St Cyril of Alexandria; Ven. Kirill of Belozersk

Tuesday of the 2nd week after Pentecost

58 days after Pascha · Tone 8 · Red squigg (doxology typikon symbol) · Apostles Fast (Wine and Oil are Allowed)

Saints commemorated

Saint Cyril, Archbishop of Alexandria

Cyril was born in Alexandria about 376 of an illustrious Christian family and was the nephew of Patriarch Theophilus, by whose care he was given a thorough education in scripture, classical literature and the Greek fathers. As a young man he spent some six years among the monks of the Nitrian desert, where he absorbed the spiritual discipline and the dogmatic formation of the Egyptian church.
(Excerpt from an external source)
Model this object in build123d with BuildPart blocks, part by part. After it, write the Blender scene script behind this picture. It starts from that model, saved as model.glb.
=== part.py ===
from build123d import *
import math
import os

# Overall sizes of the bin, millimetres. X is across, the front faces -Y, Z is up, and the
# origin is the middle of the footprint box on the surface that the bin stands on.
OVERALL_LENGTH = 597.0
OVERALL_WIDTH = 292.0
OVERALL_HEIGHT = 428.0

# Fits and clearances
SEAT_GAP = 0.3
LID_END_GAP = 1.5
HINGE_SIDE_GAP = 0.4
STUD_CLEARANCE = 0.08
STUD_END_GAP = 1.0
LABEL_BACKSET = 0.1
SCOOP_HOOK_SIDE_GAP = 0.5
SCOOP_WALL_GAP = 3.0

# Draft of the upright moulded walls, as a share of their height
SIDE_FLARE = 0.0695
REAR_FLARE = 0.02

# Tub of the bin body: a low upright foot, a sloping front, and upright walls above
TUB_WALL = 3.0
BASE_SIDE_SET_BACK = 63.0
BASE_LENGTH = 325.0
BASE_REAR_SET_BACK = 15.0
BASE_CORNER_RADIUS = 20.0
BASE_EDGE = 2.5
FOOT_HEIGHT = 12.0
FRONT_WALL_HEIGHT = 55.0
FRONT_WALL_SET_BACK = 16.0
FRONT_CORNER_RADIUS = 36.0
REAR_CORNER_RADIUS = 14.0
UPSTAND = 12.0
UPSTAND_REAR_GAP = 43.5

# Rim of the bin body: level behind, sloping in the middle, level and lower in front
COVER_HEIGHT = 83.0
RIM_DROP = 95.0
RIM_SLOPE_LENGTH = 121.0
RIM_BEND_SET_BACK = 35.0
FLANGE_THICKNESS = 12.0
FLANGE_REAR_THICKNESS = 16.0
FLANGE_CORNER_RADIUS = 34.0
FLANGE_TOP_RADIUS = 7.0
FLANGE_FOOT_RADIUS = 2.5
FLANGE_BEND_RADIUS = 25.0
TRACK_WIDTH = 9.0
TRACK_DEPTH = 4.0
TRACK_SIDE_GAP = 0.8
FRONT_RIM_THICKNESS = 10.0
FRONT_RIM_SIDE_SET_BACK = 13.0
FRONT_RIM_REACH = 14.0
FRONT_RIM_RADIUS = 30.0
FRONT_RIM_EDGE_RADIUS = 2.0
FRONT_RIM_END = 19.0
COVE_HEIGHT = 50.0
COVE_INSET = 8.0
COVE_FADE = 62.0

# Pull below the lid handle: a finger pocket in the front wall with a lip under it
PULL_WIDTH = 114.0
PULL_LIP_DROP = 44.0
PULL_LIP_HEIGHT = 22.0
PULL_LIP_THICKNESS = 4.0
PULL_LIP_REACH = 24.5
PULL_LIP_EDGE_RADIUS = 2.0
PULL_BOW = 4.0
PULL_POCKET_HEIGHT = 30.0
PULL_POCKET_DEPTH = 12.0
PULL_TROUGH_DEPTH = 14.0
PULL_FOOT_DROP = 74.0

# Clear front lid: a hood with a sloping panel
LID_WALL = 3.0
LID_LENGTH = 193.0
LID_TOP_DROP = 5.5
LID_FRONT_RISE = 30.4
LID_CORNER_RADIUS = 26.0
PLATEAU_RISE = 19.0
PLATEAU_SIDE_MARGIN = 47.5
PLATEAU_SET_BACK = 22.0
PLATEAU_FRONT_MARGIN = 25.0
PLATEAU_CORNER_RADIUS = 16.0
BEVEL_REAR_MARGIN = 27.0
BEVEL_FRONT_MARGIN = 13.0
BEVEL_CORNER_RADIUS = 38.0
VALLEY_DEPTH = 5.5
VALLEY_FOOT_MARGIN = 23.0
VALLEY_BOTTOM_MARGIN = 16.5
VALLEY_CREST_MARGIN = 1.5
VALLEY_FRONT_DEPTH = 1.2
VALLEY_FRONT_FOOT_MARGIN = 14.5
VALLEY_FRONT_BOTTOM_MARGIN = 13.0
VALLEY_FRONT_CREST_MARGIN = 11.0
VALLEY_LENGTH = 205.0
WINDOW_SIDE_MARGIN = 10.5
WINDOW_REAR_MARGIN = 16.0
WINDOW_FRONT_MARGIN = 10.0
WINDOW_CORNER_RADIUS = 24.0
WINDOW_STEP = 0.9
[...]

Ordained reader and then deacon by his uncle, he succeeded him on the patriarchal throne in 412 and guided the church of Alexandria for thirty-two years.

The struggle that gives Saint Cyril his place among the great teachers of the Church was provoked by Nestorius, who was raised to the see of Constantinople in 428 and began to teach that the Virgin Mary should be called only Christotokos, mother of Christ, but not Theotokos, mother of God. Cyril answered with letters and treatises whose precision shaped the Christology of the universal Church, insisting that the one Christ is one person, the eternal Word made flesh, and that Mary therefore truly bore in her womb God incarnate. The third Ecumenical Council, gathered at Ephesus in 431 under Cyril's presidency, condemned Nestorius and confirmed the title Theotokos. Cyril afterwards laboured to restore communion with the more cautious Antiochene bishops, and the Formula of Reunion of 433 brought a peace celebrated in his famous letter "Let the heavens rejoice." He fell asleep in the Lord on 9 June 444, leaving an immense body of biblical commentaries, dogmatic treatises and letters that have nourished the Church ever since.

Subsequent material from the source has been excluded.